The planting of nine native trees on the summit of Auckland's Māungakiekie, or One Tree Hill, this morning is being hailed as a new start for the city.
It was hoped at least one of three tōtara or six pōhutukawa would thrive and replace the original totara that was cut down by settlers in the 1850s.
The trees were planted at dawn by representatives of Auckland iwi, who welcomed dignitaries to the summit with a powhiri.
Some of the pōhutukawa planted were from seedlings found growing in the former Monterey Pine that stood on the summit, before it was chopped down 16 years ago.
Auckland councillor Christine Fletcher planted one of those trees with her grandchildren.
"The pōhutukawa that we plant today are the fifth generation of those very seedlings, so we've come full circle and in seeing these planted it gives me enormous pleasure, and I wanted to share that experience with my grandchildren."
Tupuna Maunga Authority chair Paul Majurey said the trees would be protected to ensure their survival.
"There's going to be the group of trees, a shelter belt and there's going to be fencing all around protecting it. There's no issue we think in terms of any concerns over the safety of the trees, it's really about it being a very harsh environment," he said.

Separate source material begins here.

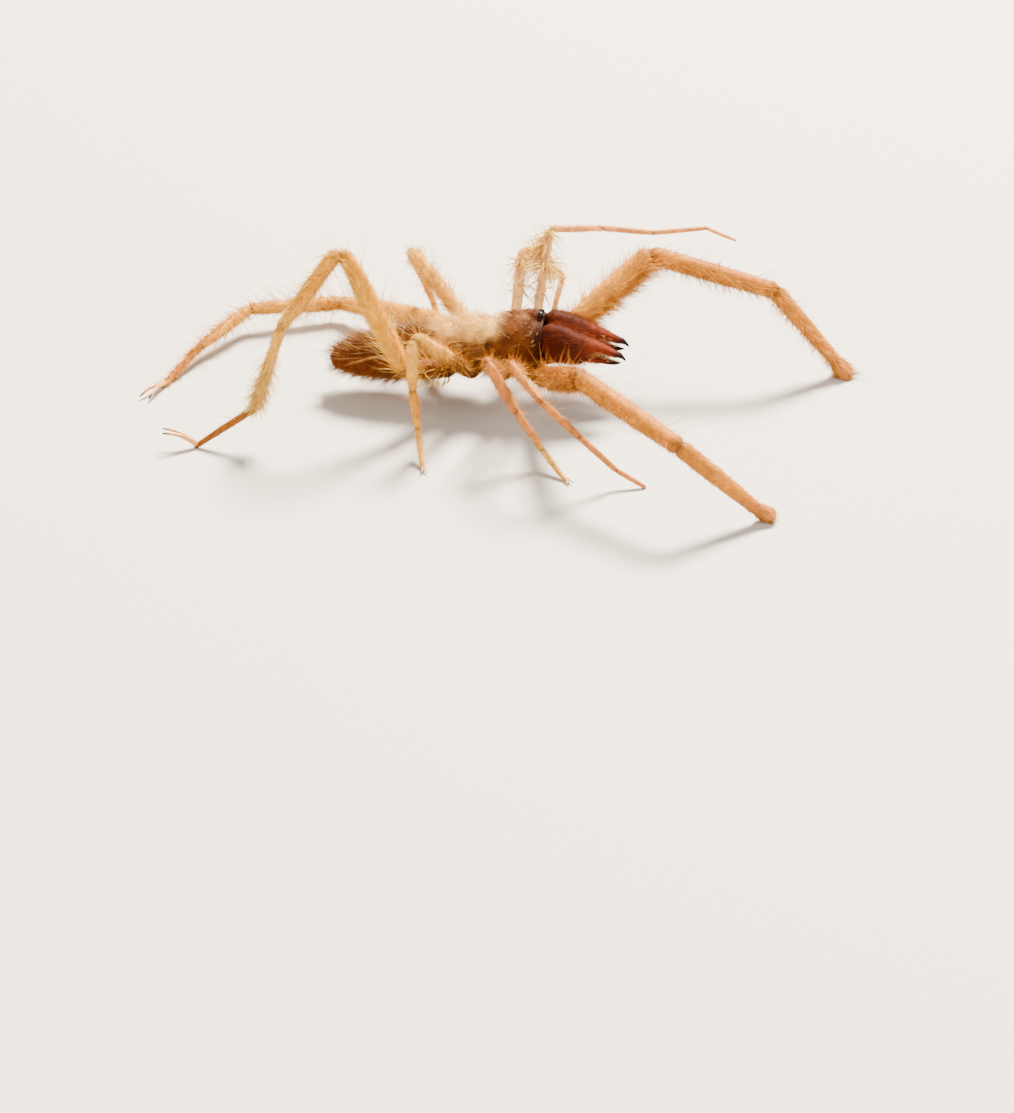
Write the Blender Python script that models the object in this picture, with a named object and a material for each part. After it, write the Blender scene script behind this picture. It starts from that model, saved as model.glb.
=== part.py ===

Today was a momentous occasion that should not be underestimated, he said.
"This event is a momentous milestone for this taonga, for Mana Whenua and for the people of Tāmaki Makaurau. To Mana Whenua this Tūpuna Maunga was once known as 'Te Tōtara i Āhua' for the single mighty tōtara tree that stood at the tihi. That tōtara was lost in the mid-1800's. Today native trees rise once again."
Auckland Mayor Len Brown also planted a tree. He said it signified a new era for the city and represented a united Auckland.
Tonight, a beam of light would shine upwards from the summit of Maungakiekie to the heavens to mark the tree planting event.
Over the course of several years, and overseen by arborists, a process of selection would see the stronger trees emerge. The aim is that after a decade, a single pohutukawa or tōtara will remain standing on the tihi.